The place is important because of its aesthetic significance.

The aesthetic value of Wairuna Homestead is derived from its setting and views. Located high on a flood-free knoll overlooking and almost surrounded by wildlife-filled lagoons encircled by low hills, the views to and from Wairuna Homestead evoke tranquillity and a sense of seclusion and remoteness.

The place has a strong or special association with a particular community or cultural group for social, cultural or spiritual reasons.

Wairuna Homestead has a special association with descendants of James Atkinson, former employees and community members as a valued place of former employment, residence and connection.
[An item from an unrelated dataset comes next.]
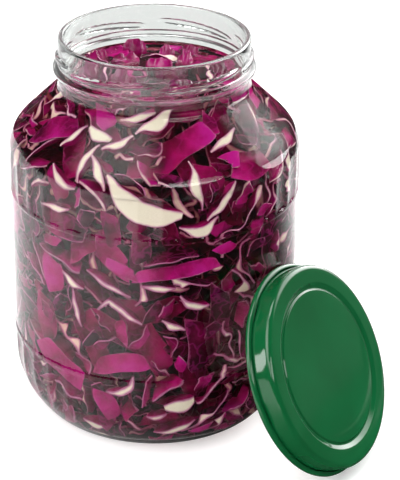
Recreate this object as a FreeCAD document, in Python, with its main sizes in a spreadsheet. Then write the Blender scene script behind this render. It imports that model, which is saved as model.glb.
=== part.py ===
"""A glass canning jar of shredded red cabbage in brine, with its twist-off cap leaning on it.

Millimetres, +Z up. The origin is on the jar's axis, on the surface that it stands on.
The cap leans on the jar's wall on the -Y side, open side to the jar.
"""
import FreeCAD, Part
from dataclasses import dataclass
import math
import os
import Sketcher

SHEET = "Sizes"
OUT = "parts"
SHRED_SIZES = ("width", "length", "bend", "rise")

# alias: (value, what it is). Lengths in millimetres, angles in degrees. A drop is
# measured down from the top of the lip.
DIMENSIONS = {
    "jar_height": (163.0, "floor to the top of the lip"),
    "band_radius": (59.2, "outside of the fluted grip bands, the widest part"),
    "wall": (2.7, "glass of the side wall"),
    "floor_glass": (4.5, "glass of the bottom"),
    "label_recess": (0.4, "depth of the plain label panel between the bands"),
    "label_step": (0.8, "height of the slope from a band to the label panel"),
    "label_bottom": (38.0, "height where the label panel starts"),
    "label_top_drop": (63.6, "drop to where the label panel ends"),
    "heel_run": (12.8, "how far in the heel's slope meets the floor"),
    "heel_rise": (16.2, "height where the heel's slope meets the wall"),
    "heel_bend": (39.0, "radius of the bend from the wall into the heel"),
    "foot_bend": (13.0, "radius of the bend from the heel to the foot ring"),
    "foot_width": (8.4, "width of the ring that the jar stands on"),
    "push_up": (3.5, "rise of the bottom inside the foot ring"),
    "push_up_run": (5.0, "width of the slope up from the foot ring"),
    "shoulder_drop": (40.7, "drop to where the shoulder's slope meets the wall"),
    "shoulder_bend": (17.0, "radius of the shoulder's bend"),
    "neck_radius": (38.4, "outside of the neck and the lip"),
    "neck_wall": (2.4, "glass of the neck"),
    "neck_drop": (20.4, "drop to where the shoulder's slope meets the neck"),
    "neck_bend": (5.0, "radius of the hollow bend under the neck"),
    "lip_bend": (1.1, "radius of the lip's edges"),
    "bead_drop": (13.0, "drop to the middle of the ring below the threads"),
    "bead_depth": (2.2, "how far the ring stands out from the neck"),
    "bead_width": (3.2, "height of the ring where it meets the neck"),
    "bead_crown": (1.6, "height of the ring's outer face"),
    "bead_bend": (0.7, "radius of the ring's two edges"),
    "lug_drop": (8.4, "drop to a thread's middle"),
    "lug_depth": (1.4, "how far a thread stands out from the neck"),
    "lug_radius": (1.4, "radius of a thread's round section"),
    "lug_inset": (8.4, "how much tighter than the neck a thread is bent"),
    "lug_sweep": (92.0, "angle of a thread's own bend"),
    "lug_slope": (3.9, "rise of a thread, as an angle"),
    "lug_start": (1.0, "angle about the axis of the first thread"),
    "lug_count": (6, "threads on the neck and lugs in the cap"),
    "flute_count": (36, "flutes round each grip band"),
    "flute_start": (8.4, "angle about the axis of the first flute"),
    "flute_depth": (0.55, "depth of a flute"),
    "flute_land": (0.32, "width left between two flutes"),
    "flute_rise": (5.7, "how far past the shoulder's start the upper flutes are cut"),
    "flute_end_gap": (1.2, "band left plain between the flutes and the label panel"),
    "heel_flute_angle": (30.0, "how far down the heel's bend the lower flutes run"),
    "headspace": (17.0, "drop to the level of the brine"),
    "leaf_thickness": (1.2, "a cabbage leaf that stands out of the brine"),
    "rib_thickness": (2.8, "a piece of leaf rib that stands out of the brine"),
    "cabbage_gap": (1.2, "brine between the glass and the packed cabbage"),
    "cabbage_drop": (8.0, "brine over the packed cabbage"),
    "hollow_radius": (15.0, "radius of the hollows between lumps of cabbage"),
    "hollow_depth": (3.2, "depth of those hollows"),
    "leaf_clearance": (4.0, "kept free between the mouth and a piece's middle"),
    "cap_height": (10.5, "open edge to the top of the cap"),
    "cap_sheet": (0.4, "thickness of the cap's steel"),
    "cap_clearance": (1.0, "between the threads and the inside of the cap's skirt"),
    "skirt_bend": (2.2, "radius of the cap's shoulder"),
    "curl_radius": (1.3, "radius of the curl's round section"),
    "curl_inset": (0.15, "how far the curl reaches inside the skirt"),
    "cap_ring_inset": (2.4, "mouth to the inside of the raised ring over the seal"),
    "cap_groove_slope": (1.7, "width of the slope from the raised ring to the groove"),
    "cap_groove_width": (0.7, "flat width of the groove round the panel"),
    "cap_groove_depth": (1.0, "depth of the groove below the raised ring"),
    "panel_slope": (0.5, "width of the slope from the groove to the panel"),
    "panel_depth": (0.5, "depth of the middle panel below the raised ring"),
    "cap_lug_catch": (0.7, "how far a cap's lug reaches in under a thread"),
    "cap_lug_radius": (1.2, "radius of a lug's round section"),
    "cap_lug_angle": (15.0, "how far round one lug runs"),
    "seal_thickness": (1.1, "thickness of the sealing ring"),
    "seal_clearance": (0.4, "between the sealing ring and the bend of the cap's shoulder"),
    "cap_lean": (63.0, "angle between the cap's panel and the floor"),
    "cap_offset": (-11.0, "how far the cap stands to one side of the jar's middle"),
    "cap_gap": (0.25, "clearance between the cap's curl and the jar"),
}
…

This has been demonstrated by the response from former residents, employees, the regional council and members of the wider Queensland community to the threatened demolition of homestead buildings in May 2013.

The place has a special association with the life or work of a particular person, group or organisation of importance in Queensland's history.

Wairuna Homestead is important for its association for 95 years with James Atkinson and his descendants, a family which made a significant contribution to Queensland's beef cattle industry.

Wairuna Homestead has a special association with Kenneth James Atkinson, who is of importance in Queensland's history through his role in the Brahman cross-breeding experimentation conducted by the Council for Scientific and Industrial Research (CSIR) (1930s-1950s); in the establishment and development of the Australian Brahman cattle breed; for his establishment of the Australian Brahman Breeders' Association of which he was foundation president (1946–1960); and for his role in the establishment of the North Queensland Saleyards Pty Ltd of which he was the founding chairman (1947–1976).